Cracking TimeLock32 v2.0 without patching
("Universal keygenerator for a commercial protection")

by Riz la+

(07 July 1997, slightly edited by Reverser)
Courtesy of Reverser's page of reverse engineering

Well... Riz la+ is a very very cautious man, his essay came through a couple of remailers, with some reconstruction problems, now cleared.
If you ever wanted to know in detail how a mathematical protection algorithm works, and you could not follow +ORC's strainer about Instant Access in the C.1, C.2 and C.3 lessons (a very difficult protection scheme, btw), here you will get pretty deeep knowledge about the workings of such protections. This essay has a very important annex: Riz la+'s C++ source code for a keygenerator for this protection scheme. Needless to say this example will be very helpful for anyone of you interested in building his own "crack_probes" and his own tools (in order to reverse engineer applications you do not happen to have the source code of :-)
Studying this essay (after having read the one by Xoanon on the same subject, of course) you'll be able to reverse engineer every program that uses this weak "commercial" protection, used by many programs

Cracking TimeLock32 v2.0 without patching
by Riz la+ [6 July 1997]

Preface:
I recently read Xoanon's article about patching [tl32v20.dll] on my favourite
+HCU's site. 
Nice work, but I hate patching. You always have to store a copy of that patched 
prog, because other progs might overwrite your local copy. Or a new subversion 
is published and you'll have to verify your patch. (I found two versions of 
[tl32v20.dll]).I prefer a non-invasive technique in general. Let's make 
keygenerators. Or much better,only  one "super" keygenerator that will unlock 
all  programs that use as protection [tl32v20.dll], without any need to debug 
or patch them anymore. 

This lesson is for advanced reverse engineer. You should really know how to 
handle your SoftIce and your disassembler. It goes without saying that
You need good knowledge of assembler. Knowledge of C++ will be very helpful, 
because I would like to speak in "C++ terms" during his lesson.
At last (DO NOT UNDERESTIMATE IT!) you'll need a lot of time, if you really 
want to understand it all. (It took me ~12 hours to to grasp the scheme, and 
even more time to write this lesson.)

Target:
[tl32v20.dll] 
Version a): size: 91,648 bytes, internal date: 01/11/97
or
Version b): size: 86,528 bytes, internal date: 03/25/97 
(on their web site http://www.timelock.com they date it 03/20/97)
(It's quite rare nowadays that a newer version of a program has a smaller 
size than the older one!)

Preparations:
0) Read Xoanon's article.
1) Get Geoboy v1.2.  (that's what I used), but v1.3.1 will work definitely the
   same. Look at the target. Look inside the target. Write down your registration
   number, and everything that seems to be remarkable.
2) Disassemble [tl32v20.dll]

And now... Let's start!

Step 1: A normal keygenerator:
At first we'll try to make a normal keygenerator for Geoboy v1.2.
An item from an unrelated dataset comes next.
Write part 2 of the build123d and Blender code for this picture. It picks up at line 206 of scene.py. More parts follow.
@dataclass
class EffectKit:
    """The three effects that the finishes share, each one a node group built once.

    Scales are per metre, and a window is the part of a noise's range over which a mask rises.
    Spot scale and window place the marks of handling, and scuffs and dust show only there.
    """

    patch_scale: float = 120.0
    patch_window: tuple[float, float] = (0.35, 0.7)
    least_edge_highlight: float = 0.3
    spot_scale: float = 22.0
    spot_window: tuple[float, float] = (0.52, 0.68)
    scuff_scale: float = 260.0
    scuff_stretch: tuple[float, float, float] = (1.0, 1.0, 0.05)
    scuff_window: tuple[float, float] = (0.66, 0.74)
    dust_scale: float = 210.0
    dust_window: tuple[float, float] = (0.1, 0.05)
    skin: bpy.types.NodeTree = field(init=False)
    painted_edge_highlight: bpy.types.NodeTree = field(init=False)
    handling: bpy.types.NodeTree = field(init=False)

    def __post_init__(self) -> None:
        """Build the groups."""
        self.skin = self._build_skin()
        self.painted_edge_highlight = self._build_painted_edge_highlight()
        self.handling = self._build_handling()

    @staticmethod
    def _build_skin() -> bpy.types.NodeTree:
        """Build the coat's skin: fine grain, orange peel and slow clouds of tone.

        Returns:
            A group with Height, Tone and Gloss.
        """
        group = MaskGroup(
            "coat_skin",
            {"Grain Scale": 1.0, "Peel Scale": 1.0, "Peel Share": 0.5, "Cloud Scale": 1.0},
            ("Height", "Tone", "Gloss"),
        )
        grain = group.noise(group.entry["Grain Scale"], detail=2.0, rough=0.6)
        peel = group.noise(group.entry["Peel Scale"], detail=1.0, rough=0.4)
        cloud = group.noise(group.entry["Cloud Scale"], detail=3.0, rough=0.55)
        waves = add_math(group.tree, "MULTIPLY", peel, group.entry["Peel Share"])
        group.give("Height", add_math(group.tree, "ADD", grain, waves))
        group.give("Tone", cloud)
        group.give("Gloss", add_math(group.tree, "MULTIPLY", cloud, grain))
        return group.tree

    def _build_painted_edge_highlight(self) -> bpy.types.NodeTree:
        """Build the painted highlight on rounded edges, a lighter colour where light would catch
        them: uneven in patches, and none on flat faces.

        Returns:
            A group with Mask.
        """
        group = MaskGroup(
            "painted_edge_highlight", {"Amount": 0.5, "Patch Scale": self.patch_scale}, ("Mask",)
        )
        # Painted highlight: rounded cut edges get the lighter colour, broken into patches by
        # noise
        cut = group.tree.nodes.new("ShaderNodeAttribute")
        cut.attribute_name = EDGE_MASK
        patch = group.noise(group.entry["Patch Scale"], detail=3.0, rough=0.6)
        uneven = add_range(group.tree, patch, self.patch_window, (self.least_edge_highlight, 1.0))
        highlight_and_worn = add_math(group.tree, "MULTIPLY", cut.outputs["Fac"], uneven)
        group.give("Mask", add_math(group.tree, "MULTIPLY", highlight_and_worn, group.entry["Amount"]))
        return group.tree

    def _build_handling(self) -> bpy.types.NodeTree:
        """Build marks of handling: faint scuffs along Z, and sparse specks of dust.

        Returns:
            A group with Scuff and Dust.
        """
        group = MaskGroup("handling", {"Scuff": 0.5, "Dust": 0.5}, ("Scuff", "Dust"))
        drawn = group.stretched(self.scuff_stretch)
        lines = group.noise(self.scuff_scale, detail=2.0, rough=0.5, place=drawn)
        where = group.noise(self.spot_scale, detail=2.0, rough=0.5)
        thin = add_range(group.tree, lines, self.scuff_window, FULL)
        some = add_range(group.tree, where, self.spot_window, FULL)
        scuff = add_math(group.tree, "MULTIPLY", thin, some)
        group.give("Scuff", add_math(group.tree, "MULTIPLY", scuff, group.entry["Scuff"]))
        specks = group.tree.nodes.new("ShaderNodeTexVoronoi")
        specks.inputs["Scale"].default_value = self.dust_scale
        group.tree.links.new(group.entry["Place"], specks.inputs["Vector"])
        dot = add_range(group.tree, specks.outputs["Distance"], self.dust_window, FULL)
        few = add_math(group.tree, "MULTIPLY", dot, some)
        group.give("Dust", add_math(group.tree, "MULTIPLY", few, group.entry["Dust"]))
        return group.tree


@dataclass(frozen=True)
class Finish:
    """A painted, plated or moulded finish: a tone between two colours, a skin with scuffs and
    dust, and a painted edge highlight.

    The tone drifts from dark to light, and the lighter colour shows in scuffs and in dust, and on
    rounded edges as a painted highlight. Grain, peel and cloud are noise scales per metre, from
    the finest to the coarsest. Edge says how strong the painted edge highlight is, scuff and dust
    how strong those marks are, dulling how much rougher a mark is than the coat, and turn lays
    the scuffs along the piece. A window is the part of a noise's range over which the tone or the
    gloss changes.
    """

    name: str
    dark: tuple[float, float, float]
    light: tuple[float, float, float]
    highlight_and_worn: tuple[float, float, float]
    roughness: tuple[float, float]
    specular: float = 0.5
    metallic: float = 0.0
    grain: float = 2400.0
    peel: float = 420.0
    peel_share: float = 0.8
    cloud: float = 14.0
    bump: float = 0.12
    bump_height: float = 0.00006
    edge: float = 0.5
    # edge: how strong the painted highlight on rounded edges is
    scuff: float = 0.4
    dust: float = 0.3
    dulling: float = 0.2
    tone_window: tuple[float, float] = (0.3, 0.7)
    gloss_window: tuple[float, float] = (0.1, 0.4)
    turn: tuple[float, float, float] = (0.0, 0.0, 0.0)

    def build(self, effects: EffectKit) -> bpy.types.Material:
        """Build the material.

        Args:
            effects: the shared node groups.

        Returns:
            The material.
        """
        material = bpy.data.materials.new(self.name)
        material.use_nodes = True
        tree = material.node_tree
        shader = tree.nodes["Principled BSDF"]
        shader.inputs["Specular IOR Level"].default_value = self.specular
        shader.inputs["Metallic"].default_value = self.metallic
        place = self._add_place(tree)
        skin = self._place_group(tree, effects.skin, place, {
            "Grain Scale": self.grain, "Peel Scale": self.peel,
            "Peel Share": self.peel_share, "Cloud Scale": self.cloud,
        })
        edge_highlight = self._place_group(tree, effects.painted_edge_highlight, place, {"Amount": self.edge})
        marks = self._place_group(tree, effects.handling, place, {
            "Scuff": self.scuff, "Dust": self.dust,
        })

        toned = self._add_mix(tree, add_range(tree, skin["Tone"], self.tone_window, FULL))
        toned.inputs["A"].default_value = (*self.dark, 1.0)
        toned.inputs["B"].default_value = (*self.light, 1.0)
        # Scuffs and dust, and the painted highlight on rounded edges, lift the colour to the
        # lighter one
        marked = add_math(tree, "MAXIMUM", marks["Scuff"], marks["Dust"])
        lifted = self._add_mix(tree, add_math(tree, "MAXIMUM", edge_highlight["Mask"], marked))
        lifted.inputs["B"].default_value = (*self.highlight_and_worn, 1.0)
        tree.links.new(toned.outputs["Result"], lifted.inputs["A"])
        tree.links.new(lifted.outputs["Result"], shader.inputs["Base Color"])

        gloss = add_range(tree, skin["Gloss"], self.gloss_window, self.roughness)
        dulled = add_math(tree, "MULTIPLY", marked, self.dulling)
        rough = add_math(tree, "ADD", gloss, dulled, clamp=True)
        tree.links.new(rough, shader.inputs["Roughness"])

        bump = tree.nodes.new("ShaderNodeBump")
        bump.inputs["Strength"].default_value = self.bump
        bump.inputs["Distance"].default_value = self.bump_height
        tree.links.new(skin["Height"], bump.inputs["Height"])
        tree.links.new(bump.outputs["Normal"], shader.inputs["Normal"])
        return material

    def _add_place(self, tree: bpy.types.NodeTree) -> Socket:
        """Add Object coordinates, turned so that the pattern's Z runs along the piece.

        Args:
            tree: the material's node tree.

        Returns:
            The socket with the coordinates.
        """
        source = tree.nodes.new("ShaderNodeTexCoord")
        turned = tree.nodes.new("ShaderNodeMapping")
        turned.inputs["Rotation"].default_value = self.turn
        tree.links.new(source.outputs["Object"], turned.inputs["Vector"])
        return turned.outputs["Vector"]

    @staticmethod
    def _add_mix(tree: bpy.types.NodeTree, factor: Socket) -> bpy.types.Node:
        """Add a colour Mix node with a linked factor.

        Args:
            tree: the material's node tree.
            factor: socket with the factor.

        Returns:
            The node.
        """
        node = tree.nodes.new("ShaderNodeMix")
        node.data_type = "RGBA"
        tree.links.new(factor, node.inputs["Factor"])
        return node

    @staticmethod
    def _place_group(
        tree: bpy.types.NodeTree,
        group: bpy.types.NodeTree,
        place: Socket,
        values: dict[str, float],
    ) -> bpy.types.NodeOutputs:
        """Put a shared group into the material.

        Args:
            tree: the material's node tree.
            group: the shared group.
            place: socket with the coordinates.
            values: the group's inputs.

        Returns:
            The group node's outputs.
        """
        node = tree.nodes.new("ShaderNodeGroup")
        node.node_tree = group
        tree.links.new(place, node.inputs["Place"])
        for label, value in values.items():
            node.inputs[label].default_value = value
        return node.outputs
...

Install Geoboy, and start it. The typical TimeLock Nag window will pop up.
Choose purchase.Enter anything as unlock code, e.g.: "12345678", enter anything 
as name, but it must be 3 chars long (God knows why), enter anything as company. 
Before you press [OK], enter your SIce and "bpx getwindowtexta". (That's the 
way I usually start)
Press [OK] and debugger will pop. Press [F12] = "p ret", and smack, you are 
in [tl32v20.dll]. Now search for your fake unlock code and "bpm" on that. 
The next access to our input will let SIce pop again:

[All listings from tl32v20.dll; size: 86,528 bytes]
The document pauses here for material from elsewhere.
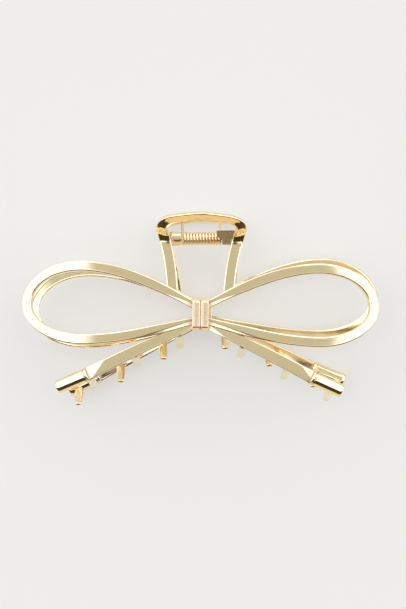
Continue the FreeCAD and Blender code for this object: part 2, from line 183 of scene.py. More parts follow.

:10005A70 mov edx, dword ptr [esp + 04]  ; [esp+04] is moved to edx
                                    ;...
:10005A80 mov eax, dword ptr [edx]  ; [edx] is moved to eax
:10005A82 cmp al, byte ptr [ecx]    ; [ecx] is our input, and is compared to al
:10005A84 jne 10005AB4              ; (SIce will pop here)
:10005A86 or al, al                 ; ....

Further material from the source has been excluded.